Yooka-Laylee è il Blues Brothers 2000 dei platform, un titolo ruffiano che vive all'ombra di un passato glorioso, celebrandolo senza alcun entusiasmo. È un gioco di una banalità sconcertante, che si trascina stancamente, senza mai alzare la testa. Nel mondo videoludico c'è spazio per l'amarcord, basta metterci il cuore: il recente Thimbleweed Park ne è la prova tangibile. Yooka-Laylee è il contraltare, un mostro orrendo e purulento, nato dal sonno del controllo creativo.

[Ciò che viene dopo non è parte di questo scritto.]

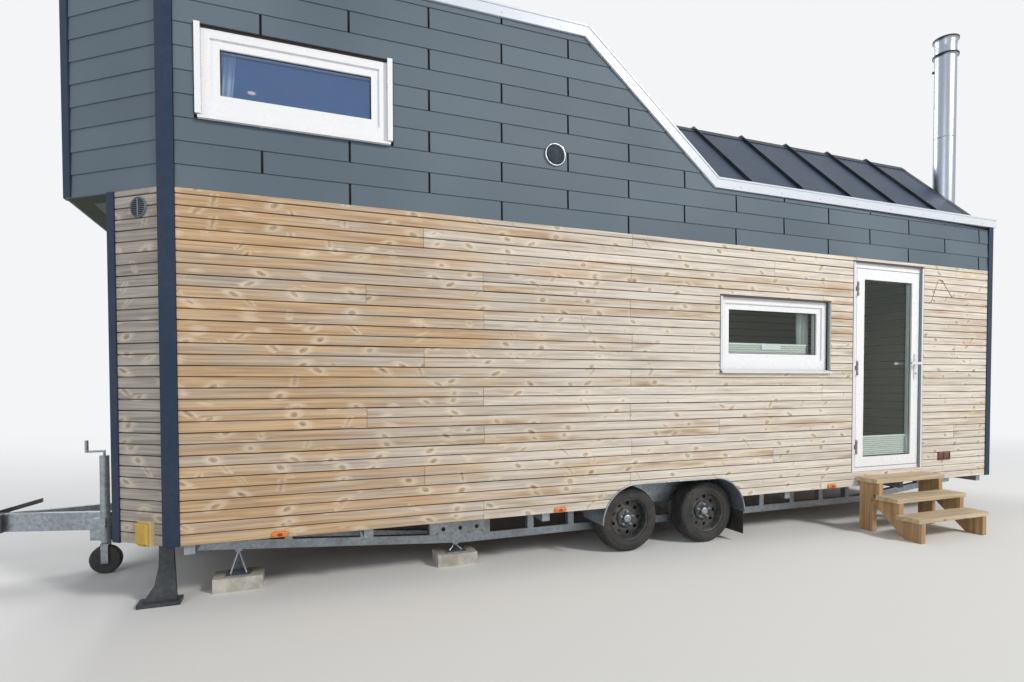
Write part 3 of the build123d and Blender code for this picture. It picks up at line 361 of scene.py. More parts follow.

Ho giocato a Yooka-Laylee grazie a un codice fornitomi da Team 17, che ne cura pubblicazione e distribuzione. Il test è stato condotto su un PC dotato di processore AMD FX 8320, 8 GB di RAM e una scheda video AMD Radeon R9 270X, perfettamente a suo agio nel far girare il gioco a qualità video Ultra. Prima di stilare la recensione, ho accumulato 14 ore di gioco. Ritengo che l'utilizzo di un joypad - io mi sono affidato a quello dell'Xbox 360 - sia a dir poco indispensabile.